### Written problem
Set down the material once more, exactly as it appears.

### Data
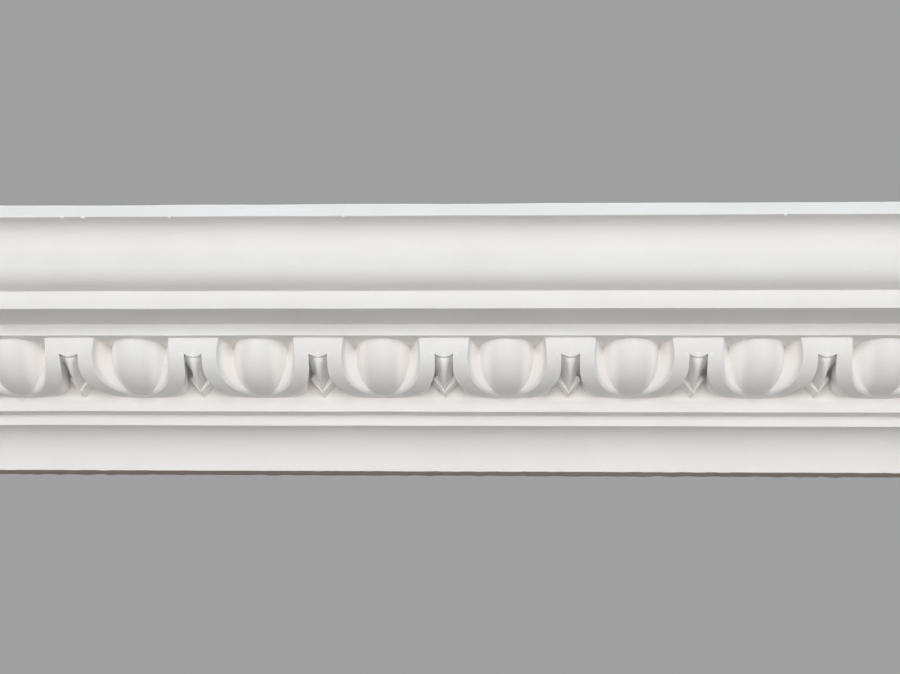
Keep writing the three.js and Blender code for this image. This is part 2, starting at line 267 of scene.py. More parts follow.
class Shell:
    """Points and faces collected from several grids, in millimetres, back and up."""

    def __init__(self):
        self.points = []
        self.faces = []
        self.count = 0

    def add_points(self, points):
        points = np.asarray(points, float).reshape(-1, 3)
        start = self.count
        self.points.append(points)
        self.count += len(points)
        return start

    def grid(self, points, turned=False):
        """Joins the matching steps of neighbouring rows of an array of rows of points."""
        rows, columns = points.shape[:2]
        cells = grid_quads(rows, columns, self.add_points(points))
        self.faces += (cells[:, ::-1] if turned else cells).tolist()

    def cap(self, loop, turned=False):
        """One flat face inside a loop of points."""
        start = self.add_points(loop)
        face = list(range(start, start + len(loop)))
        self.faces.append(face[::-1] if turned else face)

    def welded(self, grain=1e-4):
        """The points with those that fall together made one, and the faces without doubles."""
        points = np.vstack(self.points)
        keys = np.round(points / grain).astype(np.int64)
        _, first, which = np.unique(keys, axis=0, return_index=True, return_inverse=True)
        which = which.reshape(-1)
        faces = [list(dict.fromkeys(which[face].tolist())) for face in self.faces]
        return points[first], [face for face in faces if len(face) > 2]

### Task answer
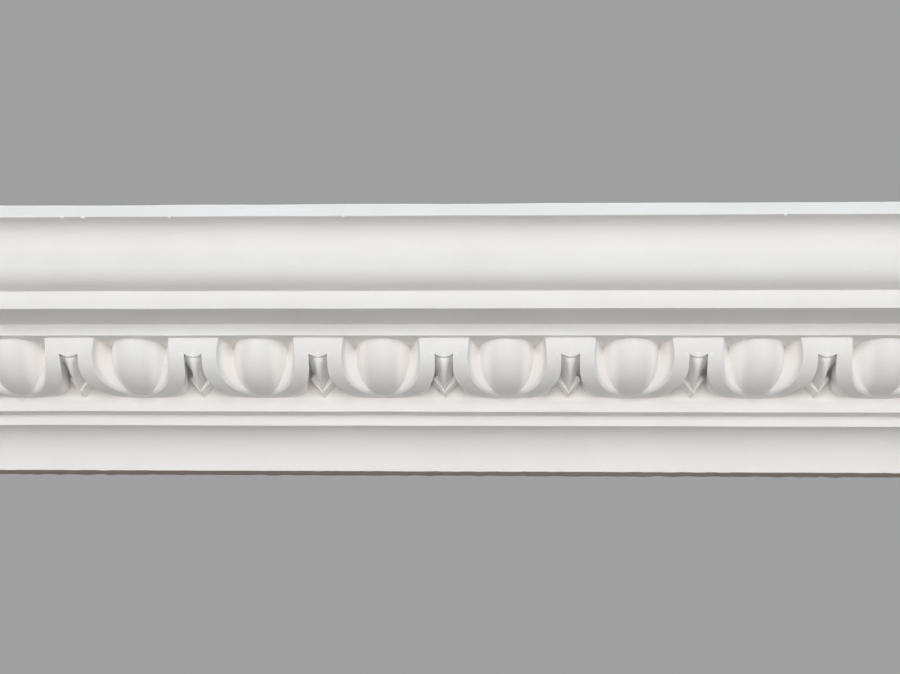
Keep writing the three.js and Blender code for this image. This is part 2, starting at line 267 of scene.py. More parts follow.
class Shell:
    """Points and faces collected from several grids, in millimetres, back and up."""

    def __init__(self):
        self.points = []
        self.faces = []
        self.count = 0

    def add_points(self, points):
        points = np.asarray(points, float).reshape(-1, 3)
        start = self.count
        self.points.append(points)
        self.count += len(points)
        return start

    def grid(self, points, turned=False):
        """Joins the matching steps of neighbouring rows of an array of rows of points."""
        rows, columns = points.shape[:2]
        cells = grid_quads(rows, columns, self.add_points(points))
        self.faces += (cells[:, ::-1] if turned else cells).tolist()

    def cap(self, loop, turned=False):
        """One flat face inside a loop of points."""
        start = self.add_points(loop)
        face = list(range(start, start + len(loop)))
        self.faces.append(face[::-1] if turned else face)

    def welded(self, grain=1e-4):
        """The points with those that fall together made one, and the faces without doubles."""
        points = np.vstack(self.points)
        keys = np.round(points / grain).astype(np.int64)
        _, first, which = np.unique(keys, axis=0, return_index=True, return_inverse=True)
        which = which.reshape(-1)
        faces = [list(dict.fromkeys(which[face].tolist())) for face in self.faces]
        return points[first], [face for face in faces if len(face) > 2]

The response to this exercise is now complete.